Not long ago I was visited by a BBC News Crew who were filming a piece about faith in Britain. They wanted to know what faith meant to me. I asked them how long I had. "Twenty seconds". This is what I said.

"Faith in Jesus means
caring for the earth
seeking justice with the poor
and finding a purpose for our existence
which lies in knowing God's love
and especially his forgiveness"

Seventeen point four seconds!

Judging by the mess we have got the planet into I doubt that any would deny we need God's forgiveness - both personally and together.

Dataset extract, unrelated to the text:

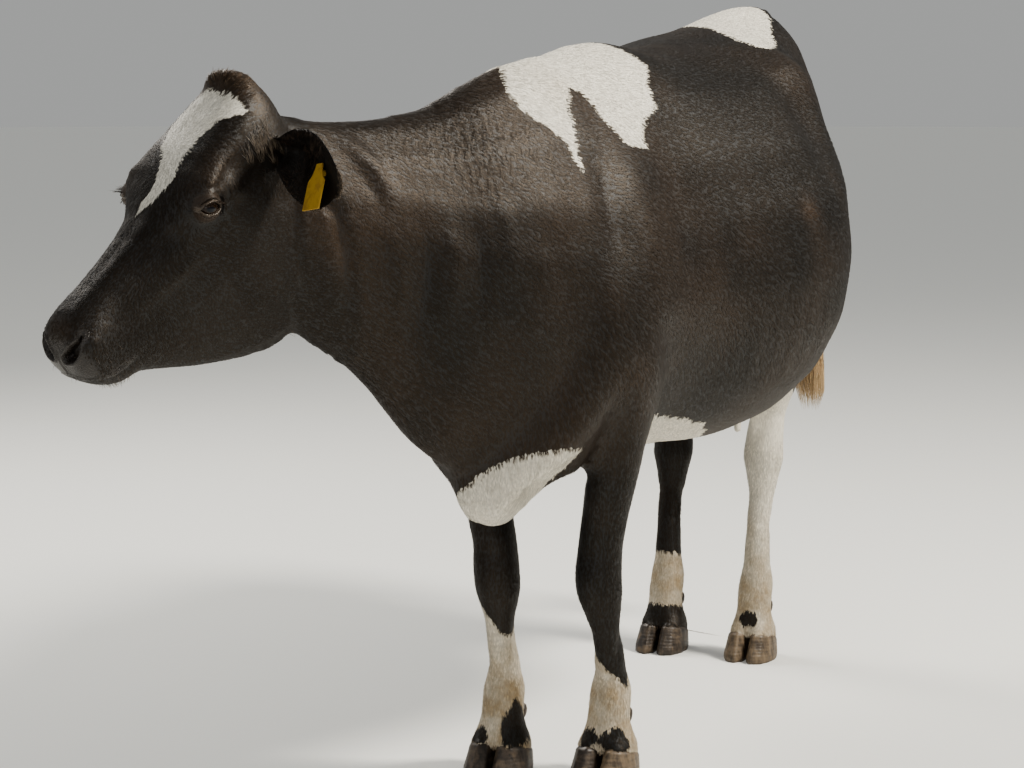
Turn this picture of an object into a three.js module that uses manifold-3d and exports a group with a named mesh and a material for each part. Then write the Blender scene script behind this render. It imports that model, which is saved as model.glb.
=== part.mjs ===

The whole of creation has come into being through and for Jesus. To spoil it isn't just a crime against the rest of the world and future generations - it's a blasphemy, an offence to God for it's desecrating what belongs to him. Jesus, the Son of Man, professes to come again - this time on clouds. Given all that we now know about climate change it's a powerful image of judgement. But he also comes, to us now, and with mercy - ready to forgive.

As we seek his forgiveness and open our hearts to him we find a new resolve to live a different sort of life. As we will see next week, it's a life where we live under his personal rule and seek justice in and for the whole world.

In this season of Advent we wait for the coming of Christ. Not just us but the whole earth waits for Christ to bring about a new world where justice will flow like a river and mercy will be the air that we breathe.